One by one the names of the throwers were listed off as I stood off to the side waiting and watching. Then it was my turn, I was called so I grabbed my two favorite discussed and walked into the netting that surrounded the circle. I placed on discus down and stepped into the circle. Before I throw, I run through my routine which consists of walking to the front of the circle, kick the front of the circle to get an audible clunk, look out upon the sea of lines that go back every twenty feet, and finally walk to the back of the circle and tap my foot five time while I set up my body in just the right position.
I started my spin and felt my feet scrape on the cement the released the discus with a clumsy wobble. Feeling my face turn red I stepped out and waited to hear my mark. The second attempt didn’t go much better. On my third and final attempt I told myself to just relax and take a deep breath while my lungs sucked in oxygen and became full. Out of the corner of my eye I could see my entire family watching me. My sister, Chloe, who is also a thrower screamed “You’ve got this Popi, come on!”. I placed my feet to right where I wanted them, bent my knees, and rocked my arm back and forth. I began my spin feeling my muscles contract then release as I kept my control across the circle. I released the discus, making sure to keep my thumb down to minimize the wobble. The discus cut through the air with a sharp whistle. It soared through the air with a surprisingly nice arch. As I turned and walked out of the circle, the crowd went silent like crickets during the middle of the night. Everyone flashed me giant smile as we all waited anxiously for the final mark. Then my jaw dropped all the way to the ground as the announcer read my mark of 107’5”. I ran to my assistant coach and he gave a huge bear hug. The crowd applauded while they were still in shock that a tiny beanstock could do what I do.

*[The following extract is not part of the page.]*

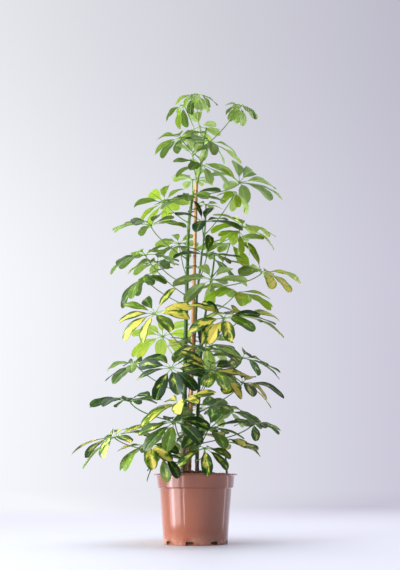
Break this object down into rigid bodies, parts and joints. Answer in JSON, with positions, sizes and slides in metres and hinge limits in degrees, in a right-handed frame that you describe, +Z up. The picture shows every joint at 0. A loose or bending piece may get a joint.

Eventually my coach made his way over to mean. He told me how that was the most amazing throw he has ever seen my do and that my technique was on right on the bullseye. I challenged everyone's beliefs that a thrower had to be big and bulky, as well as I challenged my own beliefs that I could throw as far as I could because I was simply too small. I left the meet feeling like I could break and boundary that was in my way. Nothing would've happened unless I never gave up on myself and broke my own personal walls.